Hence, the minute I completed the translation, it was a huge relief. It was as if the world's problems were cleared from my shoulders.

In any case, since Friday, 21 January, I've been going out, either for appointments with friends or with my husband and family. It feels really good. It may sound crazy, but it's been a record week for me. I've been going out for 7 consecutive days.

Last Friday, 28 January, yet again, I took the train to meet my friends, some of whom I've not met the last 16 years. It felt really good.

Malaysian Apathy - hugely overstated
And since I no longer had Kedah Civil Service polluting my brain, I had more time to enjoy the surroundings, and made several interesting observations. When I was in the train, I felt really proud of a young fellow Malaysian commuter who gave up her seat for an almost-term pregnant lady who was with her young daughter. Kudos to her!! And if I thought that Malaysian apathy is still rearing its ugly head, I was once again proven wrong.

When I alighted from the train, there was a blind man, who was obviously groping his way. And, without hesitation, a man guided him to the escalator.

I was left to my thoughts as I crossed the road towards the KLCC train line. And again I was happy to see a construction worker holding the elbows of a blind man from the Sri Petaling station and brought him across the KLCC line station at Masjid Jamek. Hey, who says Malaysians are indifferent???

And I couldn't believe my eyes when I saw yet another blind man being guided up the LRT staircase by someone. Now, that's 4 cases of exemplary Malaysians that I saw within a span of 10-15 minutes. This bode well for our society. Kudos to the three men and young lady!!!

The power of advertisement
When I was in the train, I was seated next to a little girl and her mum, and as the train rumbled along, suddenly I heard the little girl screaming in glee!! At first I could not make out what she was saying, but later realised that she was pointing to a Mr Potato advertisement. She kept exclaiming, "Mummy, mummy!!! That's your potato!!!". Most of the passengers (me included) were trying our best to contain our laughter. I can bet you that the girl's mum LOVES Mr Potato!!!

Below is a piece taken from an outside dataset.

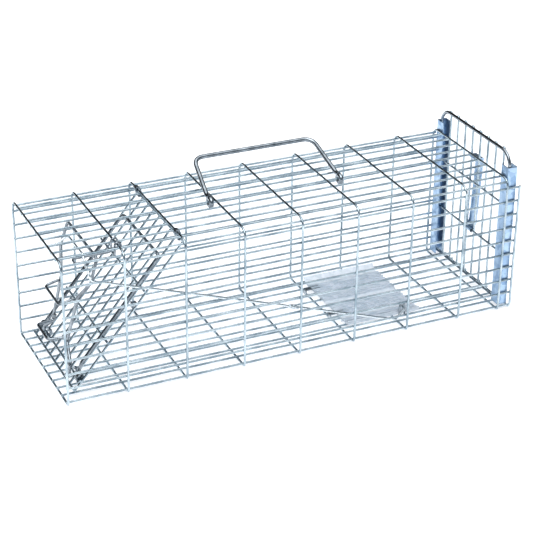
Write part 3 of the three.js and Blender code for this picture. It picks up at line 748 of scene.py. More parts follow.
# %% [markdown]
# ## Crimped clips
# A clip is a short strip of steel wrapped round two wires and pressed shut. Seen from its end it is a
# long ring. It is made as a band: an outline round both wires gets a thickness and a width, and a bevel
# takes the sharpness off its edges, because a press never leaves a perfect corner. A real clip is not
# closed, so a narrow seam is left where its two ends meet.

# %% A band round two wires
SEAM = 0.35
STRIP_EDGE = 0.15


def band_outline(a, b, radius, steps=10):
    """A stadium outline round points a and b, in two dimensions, as a list without its seam."""
    turn = math.atan2(b[1] - a[1], b[0] - a[0])
    points = []
    for middle, start in ((a, turn + math.pi / 2), (b, turn - math.pi / 2)):
        for i in range(steps + 1):
            t = start + math.pi * i / steps
            points.append((middle[0] + radius * math.cos(t), middle[1] + radius * math.sin(t)))
    return points


def closed_strip(name, inner, outer, width, middle, material, place):
    """A strip between two outlines of equal length, drawn in x and z and given a width along y."""
    sides = [middle - width / 2, middle + width / 2]
    count = len(inner)
    points = [(x, y, z) for y in sides for ring in (inner, outer) for x, z in ring]
    faces = []
    for i in range(count - 1):
        j = i + 1
        faces.append((i, j, count + j, count + i))
        faces.append((2 * count + i, 3 * count + i, 3 * count + j, 2 * count + j))
        faces.append((i, 2 * count + i, 2 * count + j, j))
        faces.append((count + i, count + j, 3 * count + j, 3 * count + i))
    for i in (0, count - 1):
        faces.append((i, count + i, 3 * count + i, 2 * count + i))
    mesh = bpy.data.meshes.new(name)
    mesh.from_pydata([(place @ Vector(p)) * MM for p in points], [], faces)
    mesh.materials.append(material)
    piece = bpy.data.objects.new(name, mesh)
    bpy.context.scene.collection.objects.link(piece)
    return soften(finish_mesh(piece), STRIP_EDGE)


def soften(piece, width):
    """Rounds the sharp edges of a piece by a bevel that is applied to its mesh."""
    work = bmesh.new()
    work.from_mesh(piece.data)
    sharp = [e for e in work.edges if len(e.link_faces) == 2 and e.calc_face_angle(0) > FLAT_ABOVE]
    bmesh.ops.bevel(work, geom=sharp, offset=width * MM, segments=2, profile=0.6, affect="EDGES")
    work.to_mesh(piece.data)
    work.free()
    return finish_mesh(piece)


def with_seam(outline):
    """Opens a closed outline at its start, leaving a narrow seam."""
    first, last = Vector(outline[0]), Vector(outline[-1])
    step = (first - last).normalized() * ((first - last).length - SEAM)
    return outline + [tuple(last + step)]


def clip(name, a, b, inner, width, middle, place):
    """A clip round two wires whose middles are a and b."""
    inside = with_seam(band_outline(a, b, inner))
    outside = with_seam(band_outline(a, b, inner + BAND))
    return closed_strip(name, inside, outside, width, middle, clip_steel, place)


# %% [markdown]
# ### The door's four clips
# Two clips go round the hoop's roof wire and the door's top cross wire. They are the hinge, so they are
# loose enough to turn. The other two hold the brace's feet to the wire that the lock frame swings on.

# %% Door clips
CLIP_LENGTH = 5.0
HINGE_CLIP_Y = 3.5 * MESH_PITCH
hinge_inner = WIRE * math.sqrt(0.5) + GAP
lock_clip_y = BRACE_HALF_WIDTH + BRACE_FOOT - CLIP_LENGTH / 2 + GAP
for name, side in (("near", -1), ("far", 1)):
    hinge_clip = clip(
        f"hinge_clip_band_{name}",
        (0, 0),
        (-DOOR_TOP, row_z),
        hinge_inner,
        CLIP_LENGTH,
        side * HINGE_CLIP_Y,
        on_door,
    )
    keep(hinge_clip, "front_door_body", "crimped_clip", f"hinge_clip_{name}")
    lock_clip = clip(
        f"lock_clip_band_{name}",
        (-lock_row, row_z),
        (foot_x, row_z),
        BRACE_ROD / 2 + GAP,
        CLIP_LENGTH,
        side * lock_clip_y,
        on_door,
    )
    keep(lock_clip, "front_door_body", "crimped_clip", f"lock_clip_{name}")

# %% [markdown]
# ## The lock frame
# One rod is bent into a tall frame: a hook at each foot turns on the door's cross wire, the legs lean in
# to a waist, go up to the shoulders, spread to the elbows and join in a top bar. When the door is shut the
# frame stands up under the roof and the door can't be pushed open. Two loops are fixed to it: a finger
# pulls the upper one, and the lower one reaches out to the front hoop.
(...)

And I fully understood the power of advertisement when a little boy who was holding his mum's hand stopped in his tracks, and kept pointing to yet another Mr Potato advertisement. "Mummy! Mummy!! I want that. I want Mr Potato!" And his mum kept cajoling him that she'll buy it for him later. And as I passed by the boy and his mum, I had to stifle my laughter, when the boy suddenly blurted, "Mummy, mummy, do you have money to buy Mr Potato?" Children, they are so innocent, and they are such joy to be with!!!

Help!!! My baby is falling!!!
And, still chuckling and feeling amused with the scene before me, I walked along heading towards KLCC as I was supposed to meet my friends, some of whom I've not met for 16 years. And this time, I was really tickled pink when I saw a pregnant lady (she was perhaps 5 to 6 months pregnant). She was clutching her lower abdomen, holding it for her dear life as she walked. I've seen pregnant ladies doing this a couple of times, where they would clutch their lower abdomen, it was as if they were worried that their foetus would fall off their uterus. I guess, that's what you'd call maternal instinct.

And with all these random happenings crossing my thoughts today, I embraced my long-lost friends. It was so good to see them again after all these years.